6 thoughts on “Building Fund and Mortage Payments

  1. The Church that I did the bookkeeping for had a separate building fund and I would record the entry as coming out of the regular account and then tsf the payment at the end of the year from the building fund back into the regular account or you can do that every month. We only had the regular account as a chequing account so tsf the funds used to the regular account from our building fund and our food bank account. It could work the same for the mortgage payment but there should be an entry to record the payments in the liability account but I would think that the interest expense should stay in the expenses but the principal payment should not. Ruth Moyer > Date: Tue, 29 Jan 2013 14:49:00 +0000 > To: rmoyer45@hotmail.ca >

  2. Every mortgage payment will have a different amount of interest and principal (interest decreases steadily, as the interest rate is applied to the declining balance of the principal with each payment.) so what I would do is:
    1. get an amortization schedule for the loan – either from the lender or generate it online (there are various). That will say how much principal and interest there is for each payment, by date. (or you can calculate it on a spreadsheet.)
    2. Is the building fund an actual bank account (the account the mortgage payment comes out of)?
    If not, then each month (or whatever interval she chooses) there should be a transfer from the building fund to the bank account (the one that the mortgage cheque is drawn on) – for the amount of that month’s principal payment.
    a) – debit bank account – amount of principal payment
    – credit Building Fund – amount of principal payment (this decreases the amount in the fund)

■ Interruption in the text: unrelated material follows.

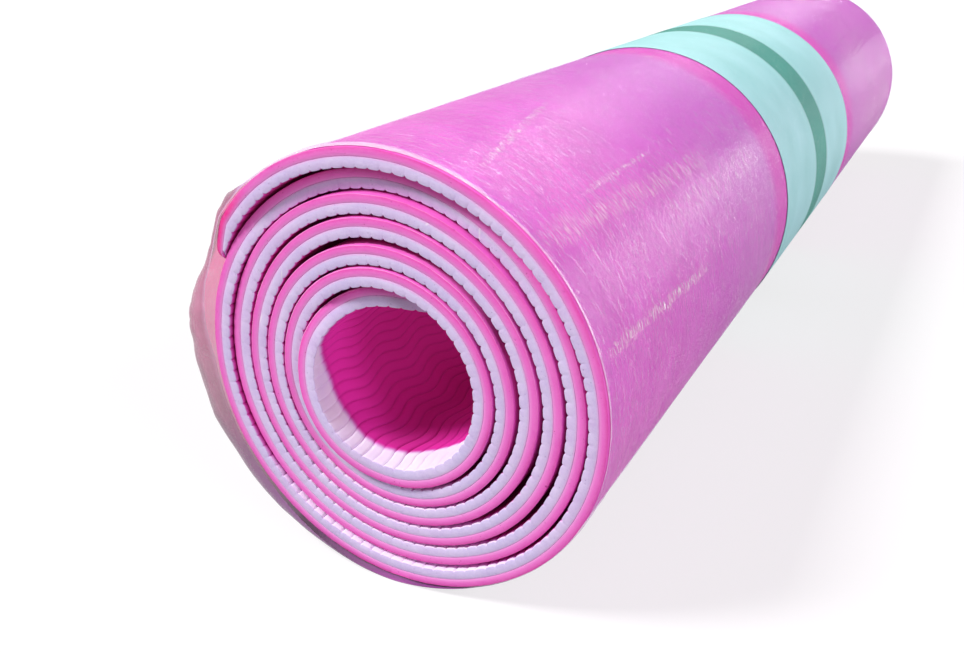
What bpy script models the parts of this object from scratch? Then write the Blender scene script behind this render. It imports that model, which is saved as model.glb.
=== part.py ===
"""A rolled pilates mat as it is sold: a foam mat of two bonded layers, wound up, with a paper band round
its middle and a clear film sleeve over both. Metres, +Z up. The roll lies along Y, the end that shows its
turns looks towards -Y, and the roll rests on Z = 0."""

import math

import bmesh
import bpy
from mathutils import Vector, geometry

# The mat, as it lies flat
MAT_LENGTH = 1.83
MAT_WIDTH = 0.61
MAT_CORNER_RADIUS = 0.015
TOP_LAYER_THICKNESS = 0.0028
RIBBED_LAYER_THICKNESS = 0.0029
BOND_GAP = 0.0003

# How the mat is wound. Places are counted in turns from the inner end, angles run from +X towards +Z.
CORE_RADIUS = 0.0225
CORE_LEAN = 0.0006
CORE_LEAN_ANGLE = 335
INNER_END_ANGLE = 56
TURN_GAP = 0.00045
SEGMENTS_PER_TURN = 48

# Where the turns lie loose: the place, the extra room as a share of the mat's thickness, and its spread
LOOSE_TURN_SHARES = (
    (1.13, 0.07, 0.11),
    (1.61, 0.06, 0.25),
    (2.91, 0.16, 0.12),
    (3.13, 0.20, 0.11),
    (3.76, 0.15, 0.11),
    (4.24, 0.12, 0.09),
    (4.76, 0.10, 0.12),
    (5.39, 0.41, 0.14),
    (5.61, 0.14, 0.10),
    (6.20, 0.06, 0.08),
)

# The innermost stretch stands out of the open end
STAND_OUT = 0.0027
STAND_OUT_PLACE = 0.47
STAND_OUT_SPREAD = 0.17

# The mat's outer end is pressed down and rounded by the film
NOSE_LENGTH = 0.006
NOSE_LEAST_SHARE = 0.15
END_STEP_SHARES = (0.25, 0.5, 0.75)

# The flat that the roll rests on, and the clearance between pieces that touch
REST_FLAT_DEPTH = 0.0005
FIT_GAP = 0.0003

# The paper band
LABEL_WIDTH = 0.166
LABEL_THICKNESS = 0.0003
LABEL_STRIPE_WIDTH = 0.029

# The film sleeve. Its near edge stands off the mat and past its end where the film is slack.
FILM_THICKNESS = 0.0003
FILM_SETBACK = 0.0003
FILM_STEP_LENGTH = 0.005
FLARE_LENGTH = 0.016
FLARE_STAND_OFF = 0.005
FLARE_OVERHANG = 0.0045
WRAP_SEGMENTS = 72
LEAST_STEP_SHARE = 0.2
FLAT_SEARCH_STEP = math.radians(0.2)
DOWN = -math.pi / 2

# Slack places: the angle, the spread in degrees, and the shares of the stand-off and the overhang there
SLACK_PLACE_SHARES = (
    (165, 22, 1.0, 1.0),
    (190, 14, 0.2, 0.6),
    (248, 24, 0.55, 0.0),
)
# Rows of the flare, as shares of its length back from the sleeve's edge
FLARE_ROW_SHARES = (0.0, 0.3, 0.6, 1.0)

# Sizes that follow from those above
MAT_THICKNESS = RIBBED_LAYER_THICKNESS + BOND_GAP + TOP_LAYER_THICKNESS
LABEL_OFFSET = FIT_GAP
FILM_OFFSET = FIT_GAP
FILM_OVER_LABEL_OFFSET = LABEL_OFFSET + LABEL_THICKNESS + FIT_GAP

MILLIMETRES_PER_METRE = 1000

COLOURS = {
    "mat_top_layer": ((0.93, 0.13, 0.53, 1.0), 0.75),
    "mat_ribbed_layer": ((0.76, 0.63, 0.88, 1.0), 0.8),
    "label_band": ((0.53, 0.83, 0.80, 1.0), 0.45),
    "label_stripe": ((0.08, 0.43, 0.35, 1.0), 0.45),
    "film_sleeve": ((0.86, 0.72, 0.88, 0.35), 0.12),
}


def hump(place, centre, spread):
    """One at the centre, falling smoothly to nothing past about twice the spread."""
    return math.exp(-(((place - centre) / spread) ** 2))


def turn_spacing(turns):
    """From a turn's bond line out to the next one's: the mat's thickness, the gap and any loose room."""
    loose = sum(share * hump(turns, place, spread) for place, share, spread in LOOSE_TURN_SHARES)
    return MAT_THICKNESS * (1 + loose) + TURN_GAP


def turn_angle(turns):
    return math.radians(INNER_END_ANGLE) + math.tau * turns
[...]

    b) – credit the bank account – the entire amount of the mortgage payment
    – debit the appropriate interest expense account for the amount of that month’s interest payment
    – debit the principal amount to the mortgage payable account (this would presumably have been set up at the time the asset was purchased)

    I think that would work. (I would do it with journal entries – I’m not sure how you could automate it.)

    Also – I’m not quite sure why the Building Fund wouldn’t also pay the interest, since that’s a cost of acquiring the asset?

    • Thanks, Lis.

      When I say “Building Fund”, I’m not referring to a bank account, but rather what the ACCOUNTS program calls a fund – an equity account, used to track the difference between money donated for a given purpose and money spent on that purpose. It does that tracking by starting with an opening balance in the fund, then making “implicit” changes in the balance by adding and subtracting off transaction amounts in Income and Expense accounts that are linked to that fund.

      So suppose you link a Building Fund Donations income account to the Building Fund, and also a Mortgage Interest expense account to the Building Fund. Then suppose someone donates exactly the amount of the mortage payment, for that purpose. That will increase the implicit balance in the Building Fund by that amount. Now you make the mortage payment, splitting it as you have described between the Mortgage Principal liability account (for the principal component) and the Mortgage Interest expense account (for the interest component). That will decrease the implicit balance in the Building Fund, but only by the amount of the interest. Thus causing the Building Fund balance to increase, which doesn’t make intuitive sense!

      I’m coming to the conclusion that there is no good solution to this problem, based on a number of emails I have had with a few other users over the last couple of days. An approach that makes the Building Fund stay balanced is to just count the entire mortgage payment as an expense, but then you aren’t tracking the declining principal balance, which also seems to me to be undesirable.

  3. Dan,

    In our case (when we get to that point with our Building Addition), it is my intention to treat the regular payment as a charge to our General Account, and post it as a split entry each month between General Fund interest expense (Property category) and Liability-Long Term Debt. Our Building/Mortgage Debt Reduction Fund will simply be used as a means of allocating extra funds designated towards accelerated repayment of the Mortgage Debt (and any disbursements from that account would normally go directly to capital debt).

    I don’t know if that helps the inquiring party or not, but it seems to me that debt servicing (principal or interest) is a budget/planning matter pertaining to General Fund (Operations), not an internally Restricted Fund account. The latter Building/Mortgage Reduction Account would probably be best used for only for extra payments.

    Kindly,

    David Cornish

    • Thanks, David. What you are suggesting would still have something of the same problem, if that “Building/Mortgage Debt Reduction Fund” is an actual fund (equity account) in ACCOUNTS. You want extra principal payments that you make to reduce that fund balance, but because they are not expenses (just transfers from a bank account to the mortgage company, which reduces the ility-Long Term Debt). However, I think you could easily handle that by making a transfer of the same amount from the Building/Mortgage Debt Reduction Fund to your General Fund. (And perhaps that is the solution for the original problem too – inter-fund transfers!)

  4. I think I have this figured out reasonably well, including the fact that there are a lot of different ways of looking at both mortgages and building funds. I’ve added a draft Help page about this to the Help, and have sent it by email to those of you who I’ve been corresponding with in more detail about it. If anyone else wants to see it before it goes out in an official version (which will be really soon, because I also fixed a bug in the Balance Sheet report in the process of testing solutions for this), let me know.